The Tuzla-Podisor pipeline will place Romania on the map of European gas market through the BRUA gas pipeline, which will facilitate the access to the gas coming from the Caspian region through the Trans-Adriatic Pipeline (TAP) and the Trans-Anatolian Pipeline (TANAP). The estimated value of the BRUA project amounts to EUR 560 million, to which it is to be added the investment for the connection between the technology nodes Tuzla and Podisor worth EUR 278 million. BRUA will ensure a maximum natural gas transmission capacity of 1.5 billion cubic meters per year to Bulgaria and 4.4 billion cubic meters per year to Hungary.
According to estimates, Romania’s gas output will be relatively constant until 2019, of about 10 billion cubic meters per year, after which Romania will become a net exporter of gas, in only four years the production will double to 19 billion cubic meters annually. However, the gas consumption will remain constant at 12-13 billion cubic meters per year.


The European Commission adopted in March a Regulation according to which potential gas producers and suppliers of mainstream pipeline projects must guarantee the transport operators that they will recover their investments from the increase in quantities of transported gas and that they will not be obliged to increase the transmission fees as a result of insufficient demand.
According to the national legislation in force, any investment by the operator of the national gas transmission system - Transgaz - to extend the national gas pipeline system must be recovered from the receipts. Given that the volumes of the transported gas are growing, the amortisation of the investments can be done without increasing the regulated tariffs approved by the National Regulatory Authority for Energy (ANRE), but only from the additional amounts resulting from the application of the same tariffs to larger quantities. Otherwise, the tariffs need to be increased. The transport fees are found in the final price of gas paid by the consumers. Last year they had a share of about 17-18% in the total cost of purchasing natural gas for household customers and for heat producers for the population. The share in the final price paid by consumers is lower, as it includes the margin for suppliers, plus the VAT and the excise duty.
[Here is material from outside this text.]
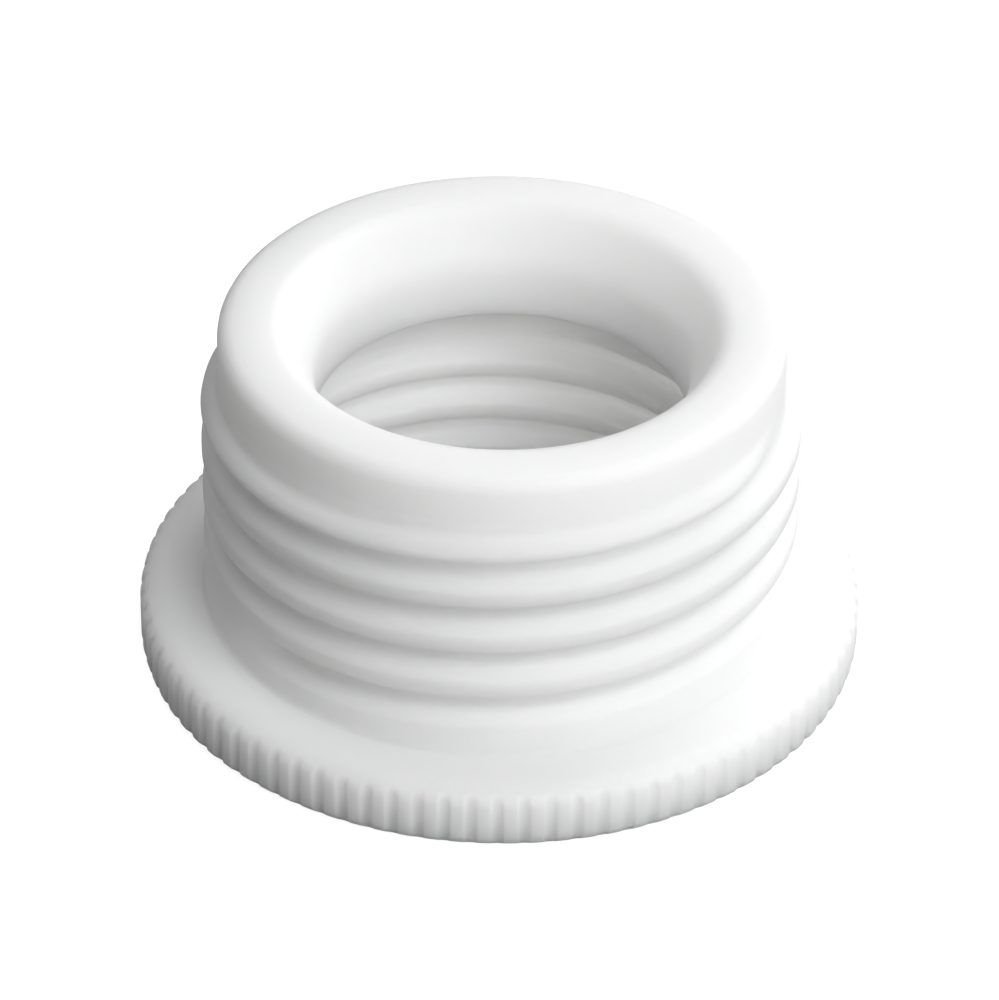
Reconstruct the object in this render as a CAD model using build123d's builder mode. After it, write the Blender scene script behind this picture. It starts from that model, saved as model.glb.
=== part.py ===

Recently, ANRE has completed a draft order to transpose the new European Regulation into the Romanian legislation. The draft also includes a framework contract model to be concluded by Transgaz and the network users which request additional transmission capacity. The draft law introduces the notion of ‘incremental capacity’ of natural gas transport, defined as “a possible future growth through market-based procedures, through the existing technical capacity or through a potential new capacity created where currently there is none, that can be offered on the basis of investments in the physical transport network and which can then be subsequently allocated, subject to positive economic test results, to the existing entry/exit points to and from the national transmission system or by setting up new entry/exit points to and from the national transmission system.”
According to the draft order, a certain minimum threshold will be calculated and set out for the total binding commitments on the additional transport capacity contracted by applicants, up from which the development of a gas transmission infrastructure project is considered to be viable from the economic point of view. “The obligation of the TSO (the Transmission and System Operator - Transgaz) to make the reserved transport capacity available and to provide the transport service is conditional on meeting the minimum capacity threshold,” the project reads. Transgaz will also be able to request a certain minimum capacity allocation over several years and/or a final investment decision for projects that have led to additional transport capacity requests.


The natural gas producers and suppliers will be required to provide a financial guarantee to Transgaz in case they decide to unilaterally terminate the incremental capacity contract with the carrier, before confirming the additional transport capacity that would justify the investment in expanding the pipelines network. The guarantee is in the form of a letter of guarantee, collateral deposit or escrow account. The exact amount of the guarantee will be determined on case-by-case basis, through the documentation for each incremental capacity allocation. “The financial guarantee for payment (...) may be executed by the TSO up to the amount determined in accordance with the provisions of the specific procedure for carrying out the incremental capacity process. The non-executed part of the guarantee will be refunded by the TSO within 15 calendar days from the confirmation date,” the ANRE draft order reads. Accordingly, Transgaz will also be bound over to pay a late payment penalty to the network users if it fails to meet the agreed deadlines for completion and commissioning of the transport capacity enhancement projects it is committed to. “This penalty shall be equal to the capacity booking fee for long-term firm transport services applicable in that month, multiplied by the booked transport capacity per day and the number of days in that month in which the reserved transport capacity was not ensured,” the document reads.
Transgaz intends to borrow EUR 150 million from the international capital markets to finance the works on the Romanian section of the BRUA international pipeline, after the state has imposed on the companies where it is majority shareholder to give dividends to the shareholders in a share of 90% of the profit in 2016.